[time-nuts] The Nature of Noise

[Attila Kinali]

On Thu, 30 Jun 2016 18:30:35 +0000 (UTC)
Bob Stewart <bob at evoria.net> wrote:

> With my recent Cs problems, I've been wondering about the subject of noise
> generation and measurement.  Specifically, my question is this:  Let's say
> that I have 3 disciplined oscillators: A, B, and C.  So, I use the same 5370
> to create a 1000 second ADEV and discover that the 1s noise value between A
> and B is low, while the 1s noise between A and C, as well as B and C is
> high.  Can I then say that both A and B are low noise devices?  Or is it
> possible that even though I'm measuring 1000 points, both A and B are high
> noise devices, but somehow are noisy in the same exact way, and it's
> actually C that's the low noise oscillator?

Short answer: yes
Long answer: Yes, but unlikely

:-)

You can see the output of the oscillators as random processes and model
them as such (MIT opencoursware has some good lectures on that topic).
If the processes are all independent, then you can assume that A and B
will have the lowest noise and estimate the ADEV values of C and the
second nosiest oscillator with good confidence, and of the lowest noise
oscillator with some confidence (keyword: "three cornered hat").
In reality you will never have totally independent oscillators, there
will be always some coupling through power supplies (even mains power)
or through RF coupling.
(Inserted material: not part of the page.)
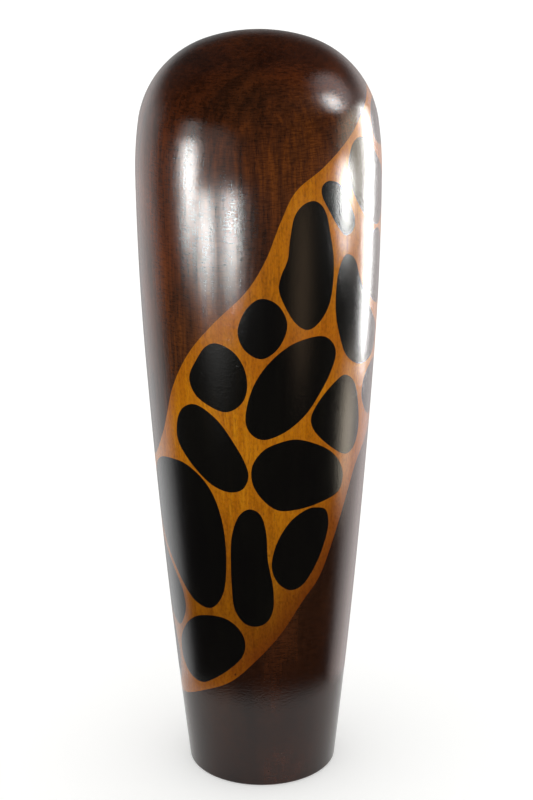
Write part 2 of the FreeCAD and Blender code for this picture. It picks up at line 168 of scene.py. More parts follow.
PEBBLES = {
    # front, from the top of the band down
    "edge_top": [(81, 460), (72, 456), (68, 448), (70, 438), (78, 432), (90, 430), (101, 434),
                 (104, 446), (96, 457)],
    "top_right": [(56, 442), (49, 440), (45, 430), (45, 419), (49, 407), (55, 396), (62, 388),
                  (73, 383), (82, 388), (85, 400), (82, 414), (73, 425), (65, 435)],
    "drop": [(33, 420), (39, 417), (44, 407), (49, 394), (48, 386), (43, 384), (38, 391),
             (33, 402), (29.5, 411), (29.5, 417)],
    "pear": [(25, 409), (29, 406), (32, 399), (34, 387), (36, 372), (36, 356), (34, 342),
             (29, 332), (23, 328), (17, 333), (12, 344), (9, 355), (10, 364), (13, 374),
             (14, 386), (16, 400), (20, 407)],
    "long": [(44, 372), (50, 367), (54, 355), (60, 341), (69, 327), (78, 315), (78, 302),
             (68, 296), (56, 297), (46, 306), (41, 320), (38, 336), (38, 354), (40, 366)],
    "edge_middle": [(65, 380), (74, 380), (82, 370), (88, 354), (88, 339), (81, 330),
                    (73, 332), (66, 338), (60, 349), (58, 362), (60, 374)],
    "round": [(1, 350), (9, 345), (13, 332), (9, 318), (1, 311), (-7, 317), (-10, 329),
              (-6, 343)],
    "egg": [(-20, 320), (-12, 315), (-7, 304), (-6, 291), (-9, 281), (-16, 275), (-24, 277),
            (-33, 284), (-36, 295), (-31, 308), (-26, 317)],
    "diagonal": [(29, 323), (36, 318), (39, 309), (36, 297), (30, 284), (23, 272), (13, 262),
                 (2, 257), (-5, 262), (-7, 273), (-3, 293), (5, 309), (16, 320)],
    "triangle": [(46, 293), (54, 285), (59, 269), (61, 251), (57, 240), (49, 238), (37, 248),
                 (28, 260), (26, 270), (31, 281), (39, 290)],
    "edge_low": [(72, 292), (65, 287), (62, 279), (63, 270), (70, 259), (79, 255), (87, 260),
                 (92, 270), (89, 284), (81, 292)],
    "bean": [(-35, 277), (-28, 275), (-20, 267), (-13, 254), (-8, 242), (-6, 232), (-9, 223),
             (-16, 220), (-25, 223), (-34, 231), (-43, 242), (-47, 251), (-46, 263), (-42, 272)],
    "wide": [(18, 256), (29, 251), (39, 243), (46, 233), (49, 223), (46, 213), (33, 209),
             (19, 207), (9, 208), (1, 216), (-4, 227), (-4, 239), (1, 249), (8, 254)],
    "tall": [(-54, 234), (-42, 234), (-31, 226), (-24, 212), (-20, 190), (-20, 163), (-23, 145),
             (-31, 134), (-42, 135), (-51, 143), (-62, 157), (-74, 172), (-82, 188), (-84, 205),
             (-77, 220), (-66, 230)],
    "edge_left": [(-54, 138), (-58, 146), (-66, 156), (-76, 166), (-86, 168), (-93, 158),
                  (-94, 140), (-88, 124), (-76, 114), (-64, 110), (-57, 117), (-53, 127)],
    "bar": [(-6, 209), (0, 205), (3, 192), (4, 172), (7, 152), (7, 136), (3, 127), (-4, 124),
            (-11, 127), (-16, 137), (-17, 152), (-17, 170), (-16, 188), (-12, 203)],
    "leaf": [(32, 206), (38, 202), (40, 190), (36, 173), (29, 158), (23, 151), (16, 150),
             (9, 157), (6, 169), (9, 185), (16, 199), (25, 206)],
    "low": [(-33, 128), (-22, 128), (-14, 122), (-10, 112), (-12, 101), (-21, 90), (-33, 80),
            (-44, 74), (-56, 76), (-64, 85), (-64, 98), (-56, 112), (-45, 123)],
}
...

Heck, even your measurement instrument might
couple the oscillators if you are not very carefull. So it really might
be that A and B are just bad oscillators, that injection locked to
each other, and thus seemed more stable/less noisy than A+C and B+C.
But generally, high stability/low noise oscillators are usually made
such, that the output and the power supply are decoupled from the
oscillator itself as much as possible, to make the effect of coupling
(which is always present) so small that it get swamped out by all
other noise sources.

			Attila Kinali
-- 
Malek's Law:
        Any simple idea will be worded in the most complicated way.